ANDREW OLLE: Yes, but this is happening only two weeks ago, as we just saw on the film.

IAN CURRY: Well, I'm not aware of that.

ANDREW OLLE: I mean, you've been looking at this for some time. You are now - forgive me - I mean, we just showed it on the film.

IAN CURRY: Yes, well, I've seen that tonight. Certainly, though, it was only in December that the Trades Practices Commission made us aware of the circumstances that they were taking action, and in the four months since then, we've worked very closely with them. They've recognised that as being a positive response, and with their support we are now putting in place a corrective program.

ANDREW OLLE: Isn't the whole problem, though, the system, in fact, of using agents to sell on commission? They get up front payments; therefore, there's no encouragement for them to have an ongoing interest in the customer's welfare?

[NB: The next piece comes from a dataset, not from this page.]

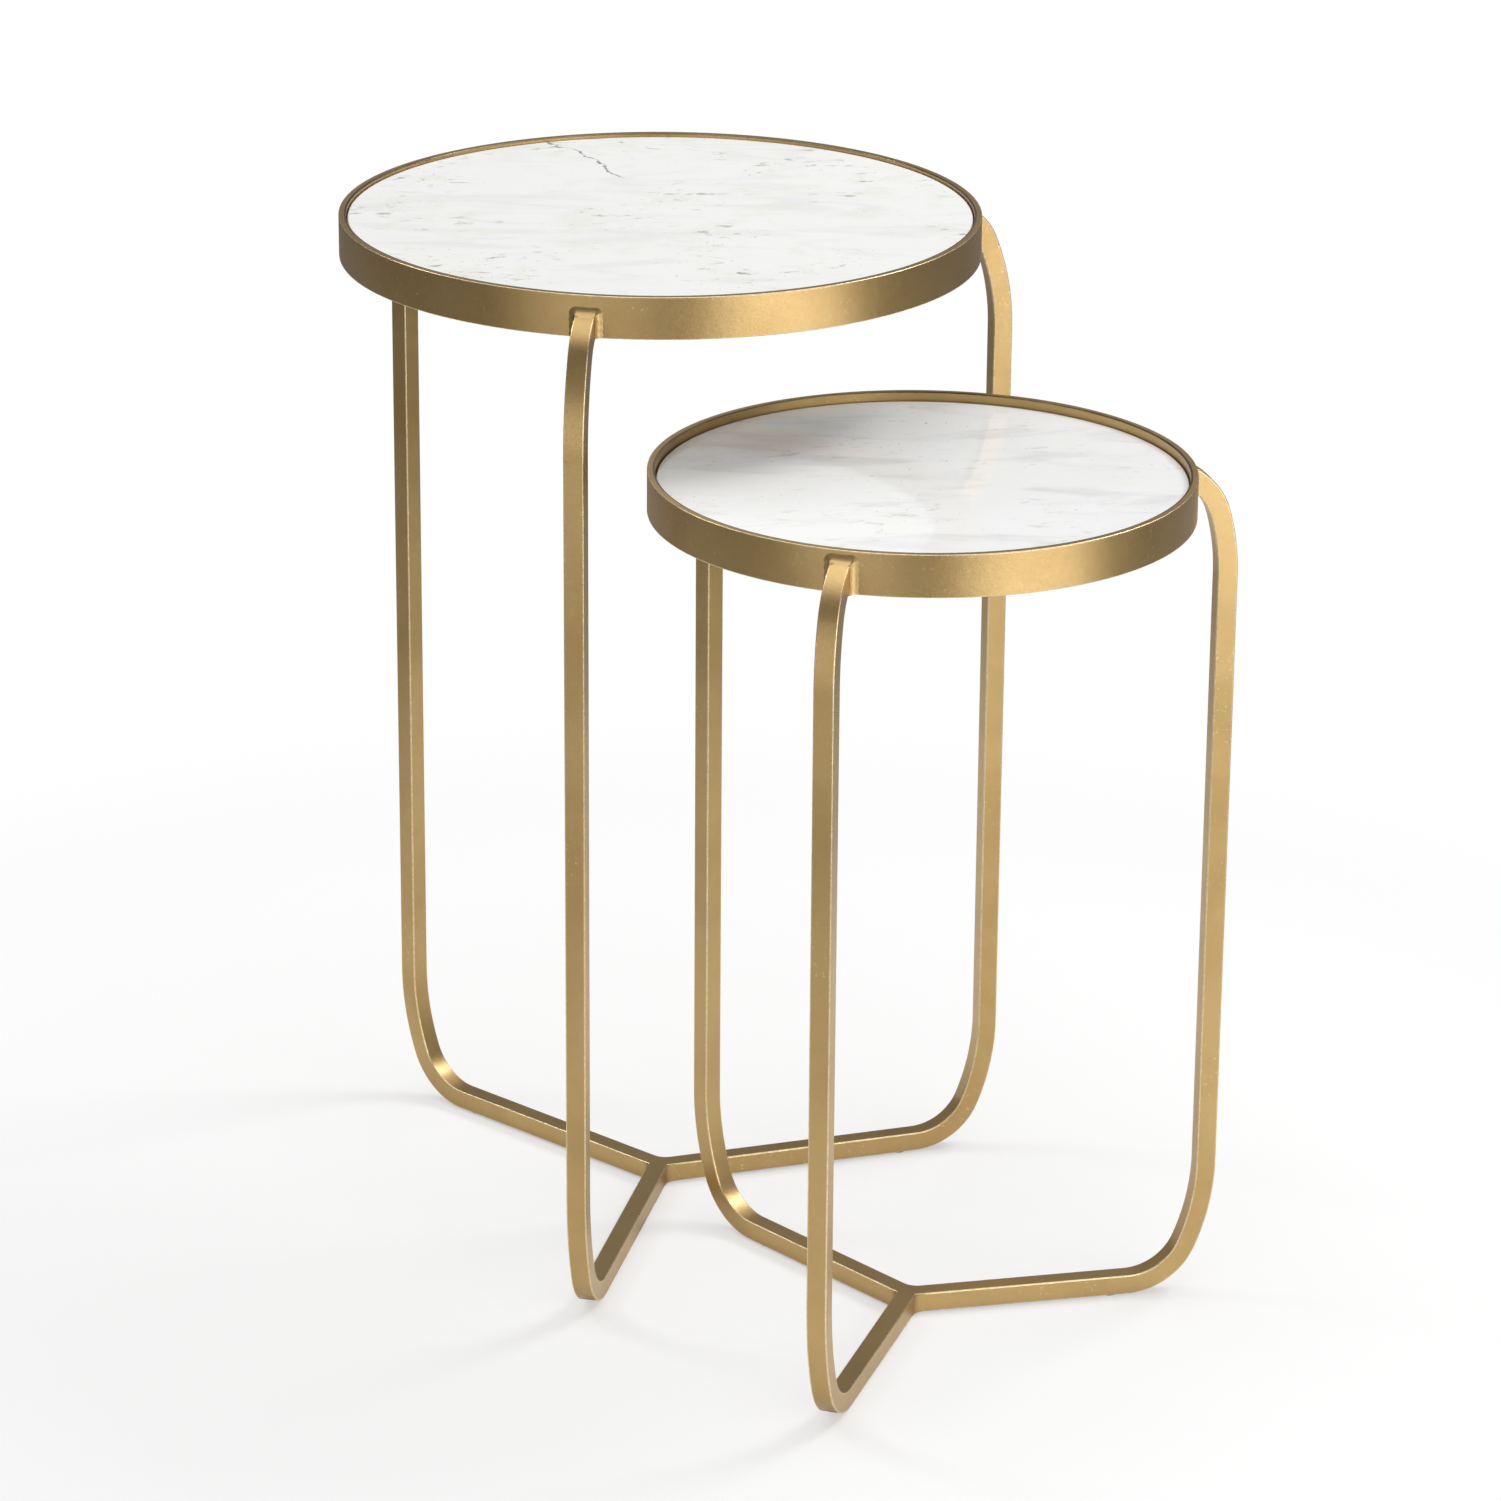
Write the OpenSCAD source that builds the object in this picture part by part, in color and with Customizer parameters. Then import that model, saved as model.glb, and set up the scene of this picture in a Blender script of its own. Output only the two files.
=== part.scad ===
// A pair of round nesting tables. Each has a stone top set in a flat-bar hoop,
// carried on three bent square-bar legs that meet in a Y on the floor.
// Millimetres, +Z up. The origin is on the floor, on the large table's axis.
// The small table pulls out towards -Y, between the large table's two front legs.

/* [Large table] */
// Height of the hoop's top edge above the floor
large_h = 635; // [560:1:700]
// Outer diameter of the hoop
large_d = 384; // [360:2:420]
// Radius from the table's axis to the centre line of a leg's upright
large_reach = 218; // [214:1:222]
// Thickness of the stone top
large_top_t = 15; // [13:1:16]
// Depth of the stone's face below the hoop's top edge
large_recess = 2; // [1:0.5:4]
// Outer radius of the tight part of the legs' top bend
large_top_bend_r = 36; // [34:1:40]
// Drop from the hoop's top edge to the centre of that tight part
large_top_bend_drop = 44; // [42:1:48]

/* [Small table] */
// Height of the hoop's top edge above the floor
small_h = 533; // [480:1:560]
// Outer diameter of the hoop
small_d = 316; // [300:2:324]
// Radius from the table's axis to the centre line of a leg's upright
small_reach = 183; // [180:1:186]
// Thickness of the stone top
small_top_t = 12; // [11:1:13]
// Depth of the stone's face below the hoop's top edge
small_recess = 5.5; // [1:0.5:6]
// Outer radius of the tight part of the legs' top bend
small_top_bend_r = 45; // [42:1:48]
// Drop from the hoop's top edge to the centre of that tight part
small_top_bend_drop = 47; // [45:1:52]
// Sideways place of the small table's axis
small_x = -36.5; // [-40:0.5:0]
// Distance that the small table stands in front of the large table's axis
small_out = 238.4; // [236:0.1:300]
// Turn of the small table about its own axis
small_turn = -6; // [-8:0.5:8]

/* [Bars] */
// Side of the legs' square bar
bar = 12; // [10:0.5:14]
// Height of the hoop's flat bar
band_h = 25; // [24:1:32]
// Thickness of the hoop's flat bar
band_t = 4.5; // [3:0.5:6]
// Outer radius of the tight part of the floor bend
foot_bend_r = 45; // [40:1:50]

/* [Fittings] */
// Width of the flat ledge ring that carries the stone
ledge_w = 20; // [15:1:25]
// Thickness of the ledge ring
ledge_t = 3; // [2:0.5:4]
// Clearance all round between the stone and the hoop
stone_gap = 0.8; // [0.5:0.1:1.5]
// Chamfer on the stone's edges
stone_arris = 0.8; // [0.4:0.1:1.5]
// Thickness of the soft bumpers between the ledge and the stone
bumper_t = 2; // [1:0.5:3]
// Diameter of a bumper
bumper_d = 10; // [8:1:14]
// Number of bumpers under each stone
bumpers = 6; // [3:1:8]
// Thickness of the floor glides
glide_t = 1.5; // [1:0.5:3]
// Diameter of a floor glide
glide_d = 8; // [6:1:12]
// Length of a weld's foot on the bar that it joins
weld_foot = 4; // [2:0.5:5]

/* [Hidden] */
$fn = 96;
legs_per_table = 3;
leg_step = 360 / legs_per_table;
rear_angle = 90;
front_left_angle = rear_angle + leg_step;
front_right_angle = rear_angle + 2 * leg_step;
overcut = 1;         // how far a cutting tool runs past the face that it cuts
glide_inset = 10;    // from the start of a floor bend back to its glide
mitre_half = leg_step / 2;
tack_sweep = 7;      // degrees covered by one tack weld under the ledge
tack_side = 2;       // side of a tack weld's triangle
far = 300;           // beyond the reach of any bend
bead_set_in = 0.6;   // from a leg's outer face down to its side beads
fine = 720;          // sides of a circle that bounds something as small as a bead
top_bead_rise = 3;   // how far a leg's top bead climbs the hoop above the bar's end

// Each bend is a tight arc that eases into the upright through a gentle one. A bend's ease is the
// step from the gentle arc's centre to the tight one's, across and along the upright. Its length is
// a whole number, so that the two arcs meet exactly.
foot_ease = [96, 40];
large_top_ease = [108, 45];
small_top_ease = [96, 28];

// One table's sizes, in the order of the functions below.
LARGE = [large_h, large_d / 2, large_reach, large_top_t, large_recess,
         large_top_bend_r, large_top_bend_drop, large_top_ease];
SMALL = [small_h, small_d / 2, small_reach, small_top_t, small_recess,
         small_top_bend_r, small_top_bend_drop, small_top_ease];
function height(t) = t[0];
function hoop_r(t) = t[1];
function outer_face(t) = t[2] + bar / 2;
function stone_t(t) = t[3];
function recess(t) = t[4];
function top_bend_r(t) = t[5];
function top_ease(t) = t[7];

// The centre of a bend's tight arc, as [radius from the table's axis, height].
function tight_centre(t, tight_r, ease, z) = [outer_face(t) - tight_r - norm(ease) + ease[0], z];
function foot_centre(t) = tight_centre(t, foot_bend_r, foot_ease, glide_t + foot_bend_r);
function top_centre(t) = tight_centre(t, top_bend_r(t), top_ease(t), height(t) - t[6]);

// Where the uprights begin and end.
function upright_low(t) = foot_centre(t)[1] + foot_ease[1];
function upright_high(t) = top_centre(t)[1] - top_ease(t)[1];

// The height at which the outer face of the top bend meets the hoop.
function leg_end_z(t) =
    top_centre(t)[1] + sqrt(pow(top_bend_r(t), 2) - pow(hoop_r(t) - top_centre(t)[0], 2));

function stone_r(t) = hoop_r(t) - band_t - stone_gap;
function stone_bottom(t) = height(t) - recess(t) - stone_t(t);
function ledge_top(t) = stone_bottom(t) - bumper_t;

module gold() color([0.72, 0.60, 0.38]) children();
module stone() color([0.93, 0.93, 0.92]) children();
module soft() color([0.82, 0.82, 0.80]) children();

// Stands a shape in the place where the small table is left, partly pulled out.
module at_small() translate([small_x, -small_out, 0]) rotate([0, 0, small_turn]) children();

// Turns a shape drawn in a leg's own plane, X outwards, to that leg's place.
module at_leg(angle) rotate([0, 0, angle]) children();

module ring(outer_r, inner_r, low, high) {
    difference() {
        translate([0, 0, low]) cylinder(r = outer_r, h = high - low);
        translate([0, 0, low - overcut]) cylinder(r = inner_r, h = high - low + 2 * overcut);
    }
}

module hoop(t) gold() ring(hoop_r(t), hoop_r(t) - band_t, height(t) - band_h, height(t));

module ledge(t)
    gold() ring(hoop_r(t) - band_t, hoop_r(t) - band_t - ledge_w, ledge_top(t) - ledge_t, ledge_top(t));

// Short welds in the corner between the ledge's underside and the hoop.
module ledge_tacks(t) {
    r = hoop_r(t) - band_t;
    z = ledge_top(t) - ledge_t;
    gold() for (i = [0 : 2 * legs_per_table - 1])
        rotate([0, 0, i * leg_step / 2 - tack_sweep / 2])
            rotate_extrude(angle = tack_sweep)
                polygon([[r, z], [r - tack_side, z], [r, z - tack_side]]);
}

// A whole turn of square bar in the leg's plane.
module bar_ring(centre, outer_r)
    translate([centre[0], 0, centre[1]]) rotate([90, 0, 0]) difference() {
        cylinder(r = outer_r, h = bar, center = true);
        cylinder(r = outer_r - bar, h = 2 * bar, center = true);
    }

// The part of a leg's plane that an outline about a centre encloses.
module sector(centre, outline)
    translate([centre[0], 0, centre[1]]) rotate([90, 0, 0]) translate([0, 0, -bar])
        linear_extrude(height = 2 * bar) polygon(outline);

// A quarter turn from level to upright. It turns down to a foot for way -1, up to a hoop for way 1.
module bend(centre, tight_r, ease, way) {
    step = [ease[0], way * ease[1]];
    gentle_centre = centre - step;
    join = 3 * step;
    intersection() {
        bar_ring(centre, tight_r);
        sector(centre, [[0, 0], [0, way * far / 2], [far / 2, way * far / 2], join]);
    }
    intersection() {
        bar_ring(gentle_centre, tight_r + norm(ease));
        sector(gentle_centre, [[0, 0], join, [far, 0]]);
    }
}

// The floor arm, mitred so that three of them meet on the table's axis.
module arm(t) {
    mitre_x = bar / 2 / tan(mitre_half);
    end_x = foot_centre(t)[0];
    translate([0, 0, glide_t])
        linear_extrude(height = bar)
            polygon([[0, 0], [mitre_x, -bar / 2], [end_x, -bar / 2],
                     [end_x, bar / 2], [mitre_x, bar / 2]]);
}

module upright(t)
    translate([outer_face(t) - bar, -bar / 2, upright_low(t)])
        cube([bar, bar, upright_high(t) - upright_low(t)]);

// One leg: a single square bar, bent at the floor and again up to the hoop.
module leg(t, angle) {
    gold() at_leg(angle) difference() {
        union() {
            arm(t);
            bend(foot_centre(t), foot_bend_r, foot_ease, -1);
            upright(t);
            bend(top_centre(t), top_bend_r(t), top_ease(t), 1);
        }
        translate([0, 0, height(t) / 2]) cylinder(r = hoop_r(t), h = height(t));
    }
}

// A rod across the leg's plane, as wide as the welds reach, that follows the top bend.
module bend_rod(t, radius, width)
    translate([top_centre(t)[0], width / 2, top_centre(t)[1]])
        rotate([90, 0, 0]) cylinder(r = radius, h = width, $fn = fine);

// The bead on one side of a leg, in the corner between the bar and the hoop. It runs down the
// hoop to its lower edge.
module side_bead(t, side) {
    half = bar / 2;
    foot = weld_foot + 1;
    low = height(t) - band_h;
    intersection() {
        difference() {
            translate([0, 0, low])
                linear_extrude(height = leg_end_z(t) - low)
                    polygon([[hoop_r(t) - 1, side * half], [hoop_r(t) + weld_foot, side * half],
                             [hoop_r(t) - 1, side * (half + foot)]]);
            translate([0, 0, low - overcut]) cylinder(r = hoop_r(t), h = 2 * band_h, $fn = fine);
        }
        bend_rod(t, top_bend_r(t) - bead_set_in, 2 * (bar + foot));
    }
}

// The bead over the end of a leg.
module top_bead(t) {
    r = hoop_r(t);
    z = leg_end_z(t);
    difference() {
        translate([0, bar / 2, 0]) rotate([90, 0, 0])
            linear_extrude(height = bar)
                polygon([[r - 1, z + top_bead_rise], [r + weld_foot, z - weld_foot],
                         [r - 1, z - weld_foot]]);
        bend_rod(t, top_bend_r(t), 2 * bar);
        translate([0, 0, z - band_h]) cylinder(r = r, h = 2 * band_h, $fn = fine);
    }
}

module leg_welds(t)
    gold() for (angle = [rear_angle, front_left_angle, front_right_angle])
        at_leg(angle) {
            side_bead(t, 1);
            side_bead(t, -1);
            top_bead(t);
        }

// Fills the three corners of the Y, where the arms are welded together.
module hub_weld(t) {
    corner = bar / 2 / sin(mitre_half);
    reach_x = corner + weld_foot * cos(mitre_half);
    gold() for (i = [0 : legs_per_table - 1])
        rotate([0, 0, rear_angle + mitre_half + i * leg_step])
            translate([0, 0, glide_t])
                linear_extrude(height = bar)
                    polygon([[corner, 0], [reach_x, -weld_foot * sin(mitre_half)],
                             [reach_x, weld_foot * sin(mitre_half)]]);
}

module bumper_set(t)
    soft() for (i = [0 : bumpers - 1])
        rotate([0, 0, (i + 0.5) * 360 / bumpers])
            translate([hoop_r(t) - band_t - ledge_w / 2, 0, ledge_top(t)])
                cylinder(d = bumper_d, h = bumper_t);

// One glide under the middle of the Y and one near the end of each arm.
module glide_set(t)
    soft() {
        cylinder(d = glide_d, h = glide_t);
        for (angle = [rear_angle, front_left_angle, front_right_angle])
            at_leg(angle)
                translate([foot_centre(t)[0] - glide_inset, 0, 0]) cylinder(d = glide_d, h = glide_t);
    }

// The stone disc, with its edges eased.
module stone_top(t) {
    r = stone_r(t);
    low = stone_bottom(t);
    high = low + stone_t(t);
    stone() rotate_extrude()
        polygon([[0, low], [r - stone_arris, low], [r, low + stone_arris],
                 [r, high - stone_arris], [r - stone_arris, high], [0, high]]);
}

hoop(LARGE);  // large_hoop
ledge(LARGE);  // large_ledge
ledge_tacks(LARGE);  // large_ledge_tacks
leg(LARGE, rear_angle);  // large_leg_rear
leg(LARGE, front_left_angle);  // large_leg_front_left
leg(LARGE, front_right_angle);  // large_leg_front_right
leg_welds(LARGE);  // large_leg_welds
hub_weld(LARGE);  // large_hub_weld
bumper_set(LARGE);  // large_bumpers
glide_set(LARGE);  // large_glides
stone_top(LARGE);  // large_stone_top
at_small() hoop(SMALL);  // small_hoop
at_small() ledge(SMALL);  // small_ledge
at_small() ledge_tacks(SMALL);  // small_ledge_tacks
at_small() leg(SMALL, rear_angle);  // small_leg_rear
at_small() leg(SMALL, front_left_angle);  // small_leg_front_left
at_small() leg(SMALL, front_right_angle);  // small_leg_front_right
at_small() leg_welds(SMALL);  // small_leg_welds
at_small() hub_weld(SMALL);  // small_hub_weld
at_small() bumper_set(SMALL);  // small_bumpers
at_small() glide_set(SMALL);  // small_glides
at_small() stone_top(SMALL);  // small_stone_top
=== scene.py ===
"""Round nesting tables: marble discs in gold flat-bar hoops, on bent square-bar legs."""

import math

import bmesh
import bpy
from bpy.props import FloatProperty, FloatVectorProperty, PointerProperty
from mathutils import Matrix, Vector


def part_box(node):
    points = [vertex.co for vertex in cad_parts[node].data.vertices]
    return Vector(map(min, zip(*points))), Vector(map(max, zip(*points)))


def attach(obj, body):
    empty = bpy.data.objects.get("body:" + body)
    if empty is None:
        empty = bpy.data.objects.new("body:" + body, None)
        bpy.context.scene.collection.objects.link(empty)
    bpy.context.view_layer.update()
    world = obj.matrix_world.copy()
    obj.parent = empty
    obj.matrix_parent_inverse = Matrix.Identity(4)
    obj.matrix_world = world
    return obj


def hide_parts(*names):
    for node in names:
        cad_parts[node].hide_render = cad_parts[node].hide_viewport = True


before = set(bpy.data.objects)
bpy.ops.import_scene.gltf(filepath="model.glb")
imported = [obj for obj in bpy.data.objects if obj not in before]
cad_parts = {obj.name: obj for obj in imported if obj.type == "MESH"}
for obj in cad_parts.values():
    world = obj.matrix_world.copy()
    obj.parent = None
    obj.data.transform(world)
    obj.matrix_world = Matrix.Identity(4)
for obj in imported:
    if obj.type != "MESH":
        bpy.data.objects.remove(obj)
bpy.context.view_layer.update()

bl_info = {
    "name": "Round Nesting Tables",
    "version": (1, 0, 0),
    "blender": (4, 5, 0),
    "location": "View3D > Sidebar > Nesting Tables",
    "description": "Builds a pair of marble-topped nesting tables on bent square-bar legs",
    "category": "Add Mesh",
}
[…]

IAN CURRY: Well, that's not correct because all agents understand that if they wish to build a career in our industry, it's in their interest to service their customers over the lifetime of a contract. The commission they get, whether it's up front or whether it's spread, is meant to cover the ongoing service, and every product that does require to be sold face-to-face - it doesn't matter what product people are looking at - you do need to talk to someone.

ANDREW OLLE: Employing agents, though, rather than having people on staff, I suppose, does allow you to distance yourself from any dirty work, doesn't it?

IAN CURRY: Not at all, because life companies are totally responsible for everything their agents do. Under the Agents and Brokers Act, whether we know that they're doing it or not, we are liable.

ANDREW OLLE: All right. Ian Curry, we'll leave it there. Thank you very much for coming into the studio tonight. And I should point out just briefly that, in fact, there were a couple of other insurance companies also active in this area. CML certainly was not alone. The AMP, although not working on the same scale, has recently refunded some money to Aboriginal communities, and Norwich Union is currently negotiating similarly with the Trade Practices Commission.